Por Rodrigo Valdez de Oliveira, coordenador do Fórum Gaúcho de Combate aos Impactos dos Agrotóxicos, procurador da República
Somos os maiores consumidores de agrotóxicos, respondendo por 20% da comercialização mundial.
Os agrotóxicos estão na nossa mesa, no solo, nos nossos mananciais, foram encontrados em sistemas de abastecimento de água do RS, no leite materno, estão causando a mortandade de abelhas, prejudicando outras culturas (como o 2.4 D, no caso da vinicultura e citricultura gaúchas) e a saúde dos nossos trabalhadores rurais .
Dos 504 princípios ativos registrados no país, 149 são proibidos na Comunidade Europeia, dois dos quais (acefato e atrazina) estão entre os 10 mais usados no Brasil. Os limites máximos de resíduos (LMR) permitidos nos alimentos e na água são muito maiores aqui do que na União Europeia. No caso do glifosato, agrotóxico mais utilizado no Brasil, o LMR para água potável é 5 mil vezes maior em nosso país do que na Comunidade Europeia.
Seriam os brasileiros mais resistentes?
Não conhecemos os reais efeitos desses produtos na saúde humana, porque os estudos são realizados para cada princípio ativo isoladamente, desconsiderando a múltipla exposição e o consumo de alimentos variados contendo resíduos de diferentes agrotóxicos, bem como a interação entre essas substâncias.
Ou seja, a situação atual é alarmante.
E ficará muito pior se for aprovado o PL 6.299/02 – Pacote do Veneno. A pretexto de atualizar a "defasada" Lei 7.802/89 e agilizar o registro de produtos novos, retira o poder decisório da Anvisa (responsável pela avaliação toxicológica) e do Ibama, deixando a coordenação e decisão sobre o registro a cargo unicamente do Ministério da Agricultura, colocando a saúde e o meio ambiente em segundo plano.
Cria a figura do registro temporário, permitindo a comercialização de produtos novos caso o processo de registro não seja concluído em 24 meses. Por outro lado, não prevê a reavaliação periódica do registro, como ocorre no Japão, nos EUA e na Comunidade Europeia, nem possibilita a abertura de processo de reavaliação a partir de estudos científicos nacionais.

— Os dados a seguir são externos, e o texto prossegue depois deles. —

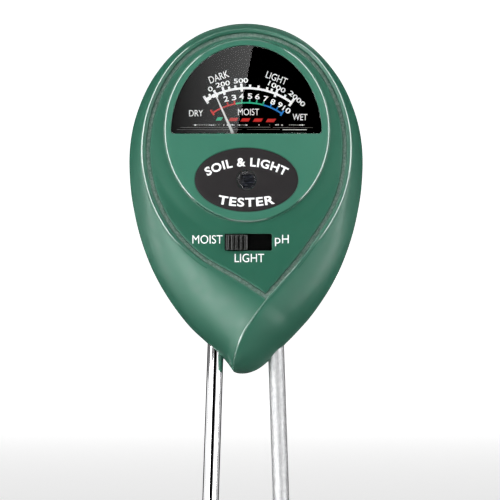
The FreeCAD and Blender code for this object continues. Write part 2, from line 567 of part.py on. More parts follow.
clamp = box(-11.6, 11.6, 0.0, 4.4, 208.2, 219.8)
clamp = clamp.makeFillet(0.8, [e for e in clamp.Edges if abs(e.BoundBox.YMin - 4.4) < 1e-3 and abs(e.BoundBox.YMax - 4.4) < 1e-3])
for s in (-1, 1):
    clamp = clamp.cut(probe_shank(s, 0.01, 3.0))
for x, z in CLAMP_SCREWS:
    clamp = clamp.cut(cyl_y(x, z, 1.1, -1, 5))
node("probe_clamp", one(clamp))
node("clamp_screws", group(*[screw(x, z, 4.4, -6.2, 1.0, 1.9, 1.3) for x, z in CLAMP_SCREWS]))
tags, tag_screws = [], []
for s in (-1, 1):
    top, tip, d = probe_axis(s)
    t = Part.makeCylinder(1.9, 0.4, top - d * 0.4, d)
    t = t.fuse(box(top.x - 0.7, top.x + 0.7, 0.0, 4.6, top.z + 0.08, top.z + 0.32))
    t = t.cut(Part.makeCylinder(0.8, 3.0, top - d * 1.5, d))
    tags.append(one(t))
    sc = Part.makeCylinder(0.75, 3.2, top - d * 0.4, d).fuse(Part.makeCylinder(1.35, 0.8, top - d * 1.2, d))
    tag_screws.append(one(sc.cut(box(top.x - 2, top.x + 2, -0.2, 0.2, top.z + 0.8, top.z + 2.0))))
node("probe_tags", group(*tags))
node("tag_screws", group(*tag_screws))

# ---------------------------------------------------------------- resistors and wires


def tube(points, r, frac=0.45):
    """straight runs joined by tangent arcs"""
    P = [V(*p) for p in points]
    edges = []
    start = P[0]
    length = 0.0
    for i in range(1, len(P) - 1):
        a, b, c = P[i - 1], P[i], P[i + 1]
        u, w = (a - b), (c - b)
        lu, lw = u.Length, w.Length
        u.normalize()
        w.normalize()
        cut = frac * min(lu, lw)
        p1, p2 = b + u * cut, b + w * cut
        half = u.getAngle(w) / 2
        bis = (u + w)
        bis.normalize()
        R = cut * math.tan(half)
        centre = b + bis * (cut / math.cos(half))
        mid = centre - bis * R
        edges.append(Part.LineSegment(start, p1).toShape())
        edges.append(Part.Arc(p1, mid, p2).toShape())
        start = p2
    edges.append(Part.LineSegment(start, P[-1]).toShape())
    path = Part.Wire(edges)
    d = (P[1] - P[0])
    d.normalize()
    prof = Part.Wire([Part.Circle(P[0], d, r).toShape()])
    s = path.makePipeShell([prof], True, False)
    return one(s)


T = {}
k = 0
for dz in (-1.5, 1.5):
    for x in PADS:
        T[k] = (x, SLOT_CZ + dz)
        k += 1
# terminals 0-3 lower row, 4-7 upper row; each wire starts at the end of its terminal
WR = 0.45
tl, _, dl = probe_axis(-1)
tr, _, dr = probe_axis(1)
node("wire_left_probe", tube([(T[0][0], -1.6, T[0][1]), (T[0][0], 1.4, T[0][1]), (T[0][0] - 0.8, 5.6, 228.2),
                              (tl.x, 5.6, 225.5), (tl.x, 4.1, tl.z + 0.85), (tl.x, 2.6, tl.z + 0.85)], WR))
node("wire_right_probe", tube([(T[3][0], -1.6, T[3][1]), (T[3][0], 1.4, T[3][1]), (T[3][0] + 0.8, 5.6, 228.2),
                               (tr.x, 5.6, 225.5), (tr.x, 4.1, tr.z + 0.85), (tr.x, 2.6, tr.z + 0.85)], WR))
for n, dx, t in (("wire_photocell_a", -1.27, 5), ("wire_photocell_b", 1.27, 6)):
    x = sx + dx
    node(n, tube([(x, -9.05, 239.79), (x, -9.05, 237.9), (x, -5.6, 236.3), (x, 1.0, 235.8),
                  (T[t][0], 3.4, 233.2), (T[t][0], 1.6, T[t][1]), (T[t][0], -1.6, T[t][1])], 0.35))
node("wire_movement_a", tube([(T[4][0], -1.6, T[4][1]), (T[4][0], 1.6, T[4][1]), (T[4][0] - 3.0, 8.0, 236.0),
                              (px - 9.0, 12.4, 243.0), (px - 9.0, 12.4, pz - 1.5), (px - 9.0, 10.0, pz - 1.5)], WR))
node("wire_movement_b", tube([(T[7][0], -1.6, T[7][1]), (T[7][0], 1.6, T[7][1]), (T[7][0] + 3.0, 8.0, 236.0),
                              (px + 9.0, 12.4, 243.0), (px + 9.0, 12.4, pz - 1.5), (px + 9.0, 10.0, pz - 1.5)], WR))
res = []
for z, (a, b) in ((T[0][1], (1, 2)),):
    xa, xb = T[a][0], T[b][0]
    m = (xa + xb) / 2
    res.append(m)
r1 = tube([(T[1][0], -1.6, T[1][1]), (T[1][0], 0.4, T[1][1]), (T[2][0], 0.4, T[2][1]), (T[2][0], -1.6, T[2][1])], 0.22)
r1 = r1.fuse(Part.makeCylinder(0.95, 2.2, V(res[0] - 1.1, 0.4, T[1][1]), V(1, 0, 0)))
node("calibration_resistor", one(r1))

node("case_screws", group(*[screw(x, z, 6.0, -6.6, 1.15, 2.1, 1.7, slot=0.6) for x, z in CASE_SCREWS]))

# ---------------------------------------------------------------- write
os.makedirs("parts", exist_ok=True)
for old in os.listdir("parts"):
    if old.endswith(".step") and old[:-5] not in NODES:
        os.remove(os.path.join("parts", old))
for name, shape in NODES.items():
    bb = shape.BoundBox
    print("%-24s solids %d valid %s vol %.2f  y %.2f..%.2f z %.2f..%.2f" % (
        name, len(shape.Solids), shape.isValid(), shape.Volume, bb.YMin, bb.YMax, bb.ZMin, bb.ZMax))
    shape.exportStep(os.path.join("parts", name + ".step"))
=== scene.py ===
import bpy, bmesh, math, json
import numpy as np
from mathutils import Vector, Matrix
from mathutils.geometry import delaunay_2d_cdt


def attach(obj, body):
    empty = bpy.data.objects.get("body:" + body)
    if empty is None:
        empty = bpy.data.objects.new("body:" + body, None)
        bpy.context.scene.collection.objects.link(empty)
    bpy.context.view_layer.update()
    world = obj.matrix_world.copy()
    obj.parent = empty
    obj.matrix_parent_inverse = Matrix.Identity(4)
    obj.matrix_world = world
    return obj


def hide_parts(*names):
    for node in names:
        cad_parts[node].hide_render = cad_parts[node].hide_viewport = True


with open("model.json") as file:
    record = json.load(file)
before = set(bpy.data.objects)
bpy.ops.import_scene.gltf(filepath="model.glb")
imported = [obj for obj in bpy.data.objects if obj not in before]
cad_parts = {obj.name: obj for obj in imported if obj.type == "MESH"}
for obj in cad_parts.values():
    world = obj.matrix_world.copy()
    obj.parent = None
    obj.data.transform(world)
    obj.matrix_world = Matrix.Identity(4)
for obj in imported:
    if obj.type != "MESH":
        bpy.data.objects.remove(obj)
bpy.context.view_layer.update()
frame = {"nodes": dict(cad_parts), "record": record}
nodes = frame["nodes"]
MM = 0.001
rng = np.random.default_rng(7)

# ------------------------------------------------------------------ materials
MATS = {}


def new_mat(name):
    m = bpy.data.materials.new(name)
    m.use_nodes = True
    nt = m.node_tree
    for n in list(nt.nodes):
        nt.nodes.remove(n)
    out = nt.nodes.new("ShaderNodeOutputMaterial")
    b = nt.nodes.new("ShaderNodeBsdfPrincipled")
    nt.links.new(b.outputs[0], out.inputs[0])
    MATS[name] = m
    return m, nt, b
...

Se o processo de registro de agrotóxicos é moroso, por que não dotar os órgãos responsáveis (atualmente Mapa, Anvisa e Ibama) de melhor estrutura, ampliando o número de servidores e priorizando tal atividade?
Fiocruz, Inca, Abrasco, SBPC, MPF e MP de diversos Estados, MPT, Defensorias Públicas, Conselho Nacional de Saúde, Consea, Ibama, Anvisa, Associação Brasileira de Agroecologia, além de centenas de outras entidades, manifestaram-se de forma veemente contra a aprovação do PL 6.299/02. Não se trata de argumento de autoridade, tampouco de "questão ideológica", mas de observância da Constituição, a qual obriga o Estado brasileiro (e os congressistas) a defender e preservar o meio ambiente para as presentes e futuras gerações, assegurando a saúde como direito de todos e dever do Estado.